Still test virsh snapshot-revert then restart libvirtd,virsh snapshot-current still works well.

So change the status to VERIFIED.

Comment 17 Eric Blake 2011-11-10 23:43:53 UTC
    Technical note added. If any revisions are required, please edit the "Technical Notes" field
    accordingly. All revisions will be proofread by the Engineering Content Services team.
    
    New Contents:
Cause
    A number of logic bugs were present in libvirt snapshot (system checkpoint) handling; among these, restarting libvirtd would lose track of the current snapshot, and a change in qemu behavior triggered a latent bug in libvirt's ability to restore certain snapshots.
Consequence
    Snapshots were unreliable and hard to manage without tripping up on limitations, contrary to the documentation.
Fix
    A number of bug fixes and added flags to existing snapshot management APIs, along with better testing of more snapshot scenarios, allowed libvirt to actually provide all the snapshot features that it had previously documented.
Result
    Management applications can use system checkpoint snapshots for better control in rolling back to known stable states of a VM.

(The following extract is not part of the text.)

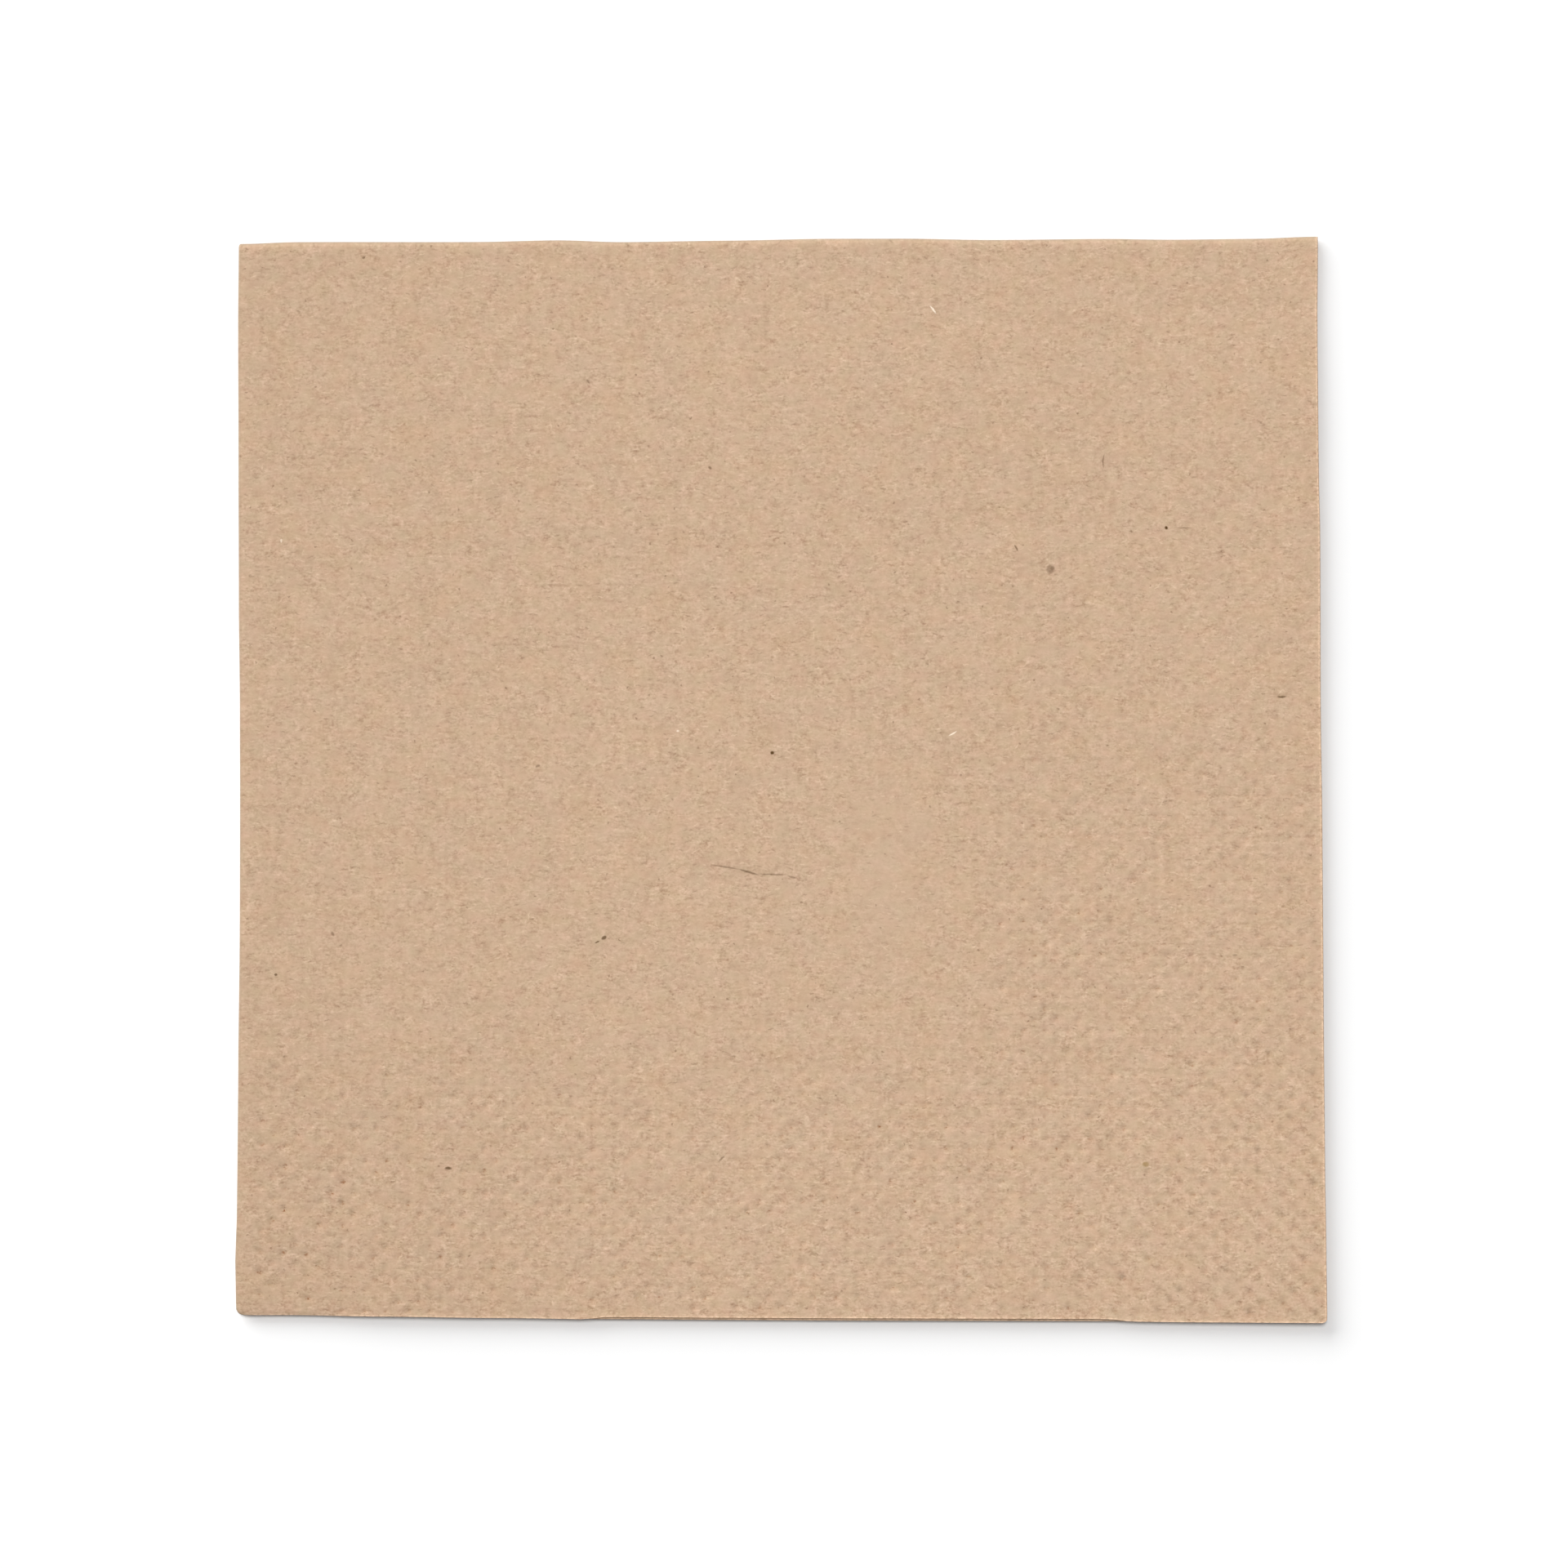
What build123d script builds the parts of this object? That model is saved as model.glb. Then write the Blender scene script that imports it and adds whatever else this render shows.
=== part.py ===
from build123d import *
import math
import os

# A square paper napkin, folded in half and then in half again, lying flat.
#
# X runs from the first fold, on the left, to the open edges on the right. Y runs from the open edges at the
# front to the second fold at the back. Z is up. The origin is the centre of the underside.
# All sizes are in millimetres.

# The sheet, laid open
SHEET_ACROSS = 254.0  # along X, across the first fold
SHEET_ALONG = 254.0  # along Y, across the second fold
PAPER_THICKNESS = 0.20  # soft crepe tissue, with its loft
CUT_CORNER_RADIUS = 0.45  # worn corners of the cut sheet

# The folds: the air left inside each bend
FIRST_FOLD_GAP = 0.12  # between the two layers of a pair
SECOND_FOLD_GAP = 0.22  # between the lower pair and the upper pair

# How far the halves miss each other at the open edges
FIRST_FOLD_MISS = 0.15  # the inner layers reach this much further right than the outer ones
SECOND_FOLD_MISS = 0.25  # the lower pair reaches this much further forward than the upper pair

# Heights and bend radii that follow from the paper and the folds
pair_height = 2 * PAPER_THICKNESS + FIRST_FOLD_GAP
packet_height = 2 * pair_height + SECOND_FOLD_GAP
first_inner_radius = FIRST_FOLD_GAP / 2
first_outer_radius = first_inner_radius + PAPER_THICKNESS
second_inner_radius = SECOND_FOLD_GAP / 2
second_outer_radius = second_inner_radius + pair_height


def flat_lengths(sheet, bend_radius, miss):
    """The long and the short flat length that one fold leaves of a sheet, measured on the middle of the paper."""
    both = sheet - math.pi * bend_radius
    return (both + miss) / 2, (both - miss) / 2


inner_flat, outer_flat = flat_lengths(
    SHEET_ACROSS, (first_inner_radius + first_outer_radius) / 2, FIRST_FOLD_MISS
)
lower_flat, upper_flat = flat_lengths(
    SHEET_ALONG, (second_inner_radius + second_outer_radius) / 2, SECOND_FOLD_MISS
)

# The packet's outline, and the lines that the folds bend about
packet_width = first_outer_radius + inner_flat
packet_depth = second_outer_radius + lower_flat
first_fold_x = -packet_width / 2 + first_outer_radius
second_fold_y = packet_depth / 2 - second_outer_radius


def layer_section(length, bottom):
    """One flat layer of the section, from the first fold's line to its own cut edge."""
    corner = Pos(first_fold_x, bottom)
    return corner * Rectangle(length, PAPER_THICKNESS, align=(Align.MIN, Align.MIN))


def first_fold_section():
    """The half ring of paper that joins a pair's two layers at the left."""
    ring = Circle(first_outer_radius) - Circle(first_inner_radius)
    left_half = Rectangle(
        first_outer_radius, 2 * first_outer_radius, align=(Align.MAX, Align.CENTER)
    )
    return Pos(first_fold_x, pair_height / 2) * (ring & left_half)


def pair_section():
    """The sheet after its first fold, cut across: the outer layer below and the inner layer above."""
    outer_layer = layer_section(outer_flat, 0)
    inner_layer = layer_section(inner_flat, PAPER_THICKNESS + FIRST_FOLD_GAP)
    return outer_layer + inner_layer + first_fold_section()


# The section stands in a plane across Y, at the line where the second fold begins
section_plane = Plane(origin=(0, second_fold_y, 0), x_dir=(1, 0, 0), z_dir=(0, -1, 0))
section = section_plane * pair_section()

# The lower pair runs forward from the second fold, the bend turns the same section over, and the upper pair
# runs forward again on top
second_fold_line = Axis((0, second_fold_y, packet_height / 2), (1, 0, 0))
lower_pair = extrude(section, amount=lower_flat, dir=(0, -1, 0))
bend = revolve(section, axis=second_fold_line, revolution_arc=180)
turned_section = section.rotate(second_fold_line, 180)
upper_pair = extrude(turned_section, amount=upper_flat, dir=(0, -1, 0))
napkin = lower_pair + bend + upper_pair

# The sheet's four cut corners lie on each other at the front right
cut_corners = [
    edge
    for edge in napkin.edges().filter_by(Axis.Z)
    if edge.center().X > 0 and edge.center().Y < 0
]
napkin = fillet(cut_corners, CUT_CORNER_RADIUS)
napkin.label = "napkin"

os.makedirs("parts", exist_ok=True)
export_step(napkin, "parts/napkin.step")

box = napkin.bounding_box()
print("solids", len(napkin.solids()), "valid", napkin.is_valid)
print("size", round(box.size.X, 3), round(box.size.Y, 3), round(box.size.Z, 3))
print("volume", round(napkin.volume, 1), "sheet volume", SHEET_ACROSS * SHEET_ALONG * PAPER_THICKNESS)
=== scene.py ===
import math
import random

import bmesh
import bpy
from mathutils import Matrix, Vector, noise


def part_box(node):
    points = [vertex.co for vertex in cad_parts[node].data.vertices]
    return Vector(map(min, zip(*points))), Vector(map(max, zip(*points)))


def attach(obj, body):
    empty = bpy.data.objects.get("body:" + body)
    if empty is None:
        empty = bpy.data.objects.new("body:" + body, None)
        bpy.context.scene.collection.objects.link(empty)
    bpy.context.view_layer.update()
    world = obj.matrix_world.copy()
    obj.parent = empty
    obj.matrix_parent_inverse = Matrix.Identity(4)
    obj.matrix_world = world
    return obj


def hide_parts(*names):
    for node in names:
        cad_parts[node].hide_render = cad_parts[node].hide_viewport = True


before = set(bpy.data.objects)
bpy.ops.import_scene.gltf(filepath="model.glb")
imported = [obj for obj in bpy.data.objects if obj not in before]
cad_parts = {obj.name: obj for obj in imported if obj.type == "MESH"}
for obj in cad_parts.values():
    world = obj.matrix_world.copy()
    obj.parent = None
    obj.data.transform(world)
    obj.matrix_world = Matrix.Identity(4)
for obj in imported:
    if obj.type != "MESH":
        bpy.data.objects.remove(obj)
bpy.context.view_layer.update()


# ----------------------------------------------------------------------------------------------------
# The sheet, cut square from a web of brown crepe tissue and still flat, outer side down. The half that
# ends up outside, on top and underneath, is drawn finely on its outer side to carry the embossing.
# ----------------------------------------------------------------------------------------------------
MM = 0.001
paper_thickness = 0.20 * MM
first_fold_gap = 0.12 * MM
second_fold_gap = 0.22 * MM
pair_height = 2 * paper_thickness + first_fold_gap

packet_low, packet_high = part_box("napkin")
first_fold_x = packet_low.x + first_fold_gap / 2 + paper_thickness
second_fold_y = packet_high.y - second_fold_gap / 2 - pair_height
first_bend = (first_fold_gap + paper_thickness) / 2  # radius of the middle of the paper
second_bend = (second_fold_gap + pair_height) / 2  # radius of the middle of a pair
flat_across = packet_high.x - first_fold_x  # from the first fold to the open edges
flat_along = second_fold_y - packet_low.y  # from the second fold to the open edges

half_pitch_across = 1.295 * MM  # the embossing rollers' pattern, at half its pitch
half_pitch_along = 1.2725 * MM
bare_margin = 1.25 * MM  # from a cut edge to the first row of dots
rows = 96  # half pitches, over most of a layer
coarse_step = 4  # half pitches in one step of the sides that fold shut
bend_steps = 8
margin_steps = (0.10 * MM, 0.30 * MM, 0.65 * MM)  # lines close to each cut edge, which can curl there

inner_end = -(math.pi * first_bend + flat_across)
inner_fold = -math.pi * first_bend
outer_end = flat_across
outer_start = outer_end - bare_margin
outer_stop = outer_start - rows * half_pitch_across
lower_end = -flat_along
lower_start = lower_end + bare_margin
lower_stop = lower_start + rows * half_pitch_along
upper_fold = math.pi * second_bend
upper_end = upper_fold + flat_along
upper_start = upper_end - bare_margin
upper_stop = upper_start - rows * half_pitch_along

sheet = bmesh.new()
flat_map = sheet.loops.layers.uv.new("flat_sheet")
pressed_by = sheet.verts.layers.float.new("embossed")
sheet_size = Vector((outer_end - inner_end, upper_end - lower_end, paper_thickness))
sheet_middle = Vector(((outer_end + inner_end) / 2, (upper_end + lower_end) / 2, 0))
bmesh.ops.create_cube(sheet, size=1.0)
bmesh.ops.scale(sheet, vec=sheet_size, verts=sheet.verts)
bmesh.ops.translate(sheet, vec=sheet_middle, verts=sheet.verts)


def crease(place, direction):
    """Draws a line right across both sides of the flat sheet."""
    everything = sheet.verts[:] + sheet.edges[:] + sheet.faces[:]
    bmesh.ops.bisect_plane(
        sheet, geom=everything, dist=1e-9, plane_co=direction * place, plane_no=direction
    )


def divide(direction, start, stop, steps):
    """Divides the stretch between two creases into equal steps, on both sides of the sheet."""
    crossing = []
    for edge in sheet.edges:
        near, far = sorted(vert.co.dot(direction) for vert in edge.verts)
        if abs(near - start) < 1e-6 and abs(far - stop) < 1e-6:
            crossing.append(edge)
    bmesh.ops.subdivide_edges(sheet, edges=crossing, cuts=steps - 1, use_grid_fill=True)


across, along = Vector((1, 0, 0)), Vector((0, 1, 0))
for place in (inner_fold, 0.0, outer_stop, outer_start):
    crease(place, across)
for place in (lower_start, lower_stop, 0.0, upper_fold, upper_stop, upper_start):
    crease(place, along)
for step in margin_steps:
    crease(inner_end + step, across)
    crease(outer_end - step, across)
    crease(lower_end + step, along)
    crease(upper_end - step, along)
coarse_rows = rows // coarse_step
divide(across, inner_end + margin_steps[-1], inner_fold, coarse_rows)
divide(across, inner_fold, 0.0, bend_steps)
divide(across, outer_stop, outer_start, coarse_rows)
divide(along, lower_start, lower_stop, coarse_rows)
divide(along, 0.0, upper_fold, bend_steps)
divide(along, upper_stop, upper_start, coarse_rows)

longest_fine_edge = 2 * max(half_pitch_across, half_pitch_along)
fine_edges = {
    edge
    for face in sheet.faces
    if face.normal.z < -0.5 and face.calc_center_median().x > 0
    for edge in face.edges
    if edge.calc_length() > longest_fine_edge
}
bmesh.ops.subdivide_edges(
    sheet, edges=list(fine_edges), cuts=coarse_step - 1, use_grid_fill=True
)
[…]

Comment 18 errata-xmlrpc 2011-12-06 10:54:00 UTC
Since the problem described in this bug report should be
resolved in a recent advisory, it has been closed with a
resolution of ERRATA.

For information on the advisory, and where to find the updated
files, follow the link below.

If the solution does not work for you, open a new bug report.

http://rhn.redhat.com/errata/RHBA-2011-1513.html